Because the Tuckers’ home course, North Fork Country Club in Cutchogue, wasn’t available to them this past season, Mattituck was a team without a home. The Tuckers held practices at three courses — Laurel Links, The Vineyards Golf Club in Riverhead and the par-3 course at Cedars Golf Club in Cutchogue. All six of their Suffolk County League VII matches were on the road, and they won them all for their sixth consecutive league championship.

If an asterisk is to be attached to this latest Mattituck title since it was achieved during a global pandemic, perhaps a second asterisk should be added to note that the Tuckers did it all on the road.

“It’s definitely something to remember with all this COVID and no home course,” said junior Matt Seifert, the top player in the league with a 39.0 nine-hole average.

With a home course comes familiarity and a degree of comfort. Players know the trouble spots on their home course. They know how the greens play and are well aware of the pin placements.

Paul Ellwood, Mattituck’s coach since 2011, believes his team has lost only twice at North Fork Country Club in that time.

Mattituck didn’t have that home advantage this past season, though. If that wasn’t enough, the Tuckers had only two seniors on the roster and four junior high school players among their top eight.

No matter. They took care of business. The one-sided road wins quickly piled up: 9-0 over Shelter Island; 9-0 over Greenport/Southold; 8-1 over Hampton Bays; 8-1 over Eastport-South Manor; 8-1 over Shelter Island; 9-0 over Greenport/Southold.

“We had a totally new team this year with four junior high kids in the lineup, and that they experienced winning this young, it’s just going to bode well for us going forward,” Ellwood said. “Not many teams get to rebuild and get a championship at the same time.”

Eighth-grader Andrew McKenzie had the second-lowest average on the team: 41.8. He was followed by junior Evan McCaffrey (44.6), senior Connor Fox (44.8), seventh-grader Jack Talbot (46.0) and senior Dylan Kaputska (48.5).

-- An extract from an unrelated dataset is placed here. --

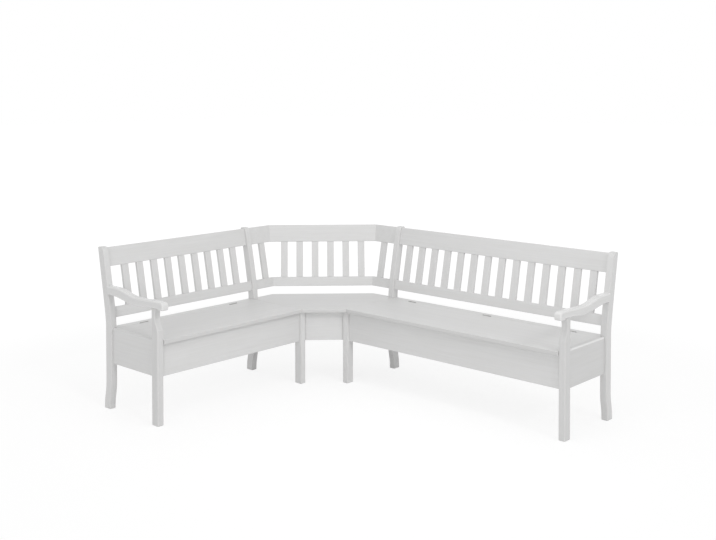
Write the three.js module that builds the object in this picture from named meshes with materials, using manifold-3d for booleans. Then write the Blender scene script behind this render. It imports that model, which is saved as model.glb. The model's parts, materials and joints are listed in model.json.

Eighth-grader Rocco Horton and seventh-grader Ben Voegal also won varsity matches.

The season concluded Monday with the county individual championships at the par-72 Smithtown Landing Golf Course. None of the Tuckers made the 18-hole 86 cut to reach the second and final day, McKenzie coming the closest with an 87.

Over the course of this six-year string of league titles, Mattituck built a 59-3 record in league matches and went undefeated in three of those seasons.

“It’s been a great run for us,” said Seifert, who made all-league along with McKenzie, McCaffrey and Fox. “It’s definitely something to take pride in.”

Among the team’s six wins this year was Ellwood’s 100th career win. He has a 104-8-1 record.

Seifert went 5-1, his single loss coming by one stroke. He has a 41-2 record over four seasons.

“The numbers don’t lie,” Ellwood said of Seifert. “He was the best player in the league throughout the season, and he had the best average playing on everybody else’s course © I think that’s all you need to know. He’s hands down the best.”

Seifert agreed with Ellwood’s assessment that he welcomes pressure on the links. “I think iron sharpens iron, when you kind of think of it that way,” Seifert said. “You get better when you’re playing better people.”

Another season. Another Mattituck championship. That’s good news for the Tuckers, but it also sounds like old news.

“Sometimes I feel like our success gets in our own way,” Ellwood said. “The only time we make news is if we lose. You know how some teams get that. They make headlines when they lose, and I feel like that’s where we are. Everyone takes for granted that we’re going to go out and win.”

Don’t expect that to change any time soon.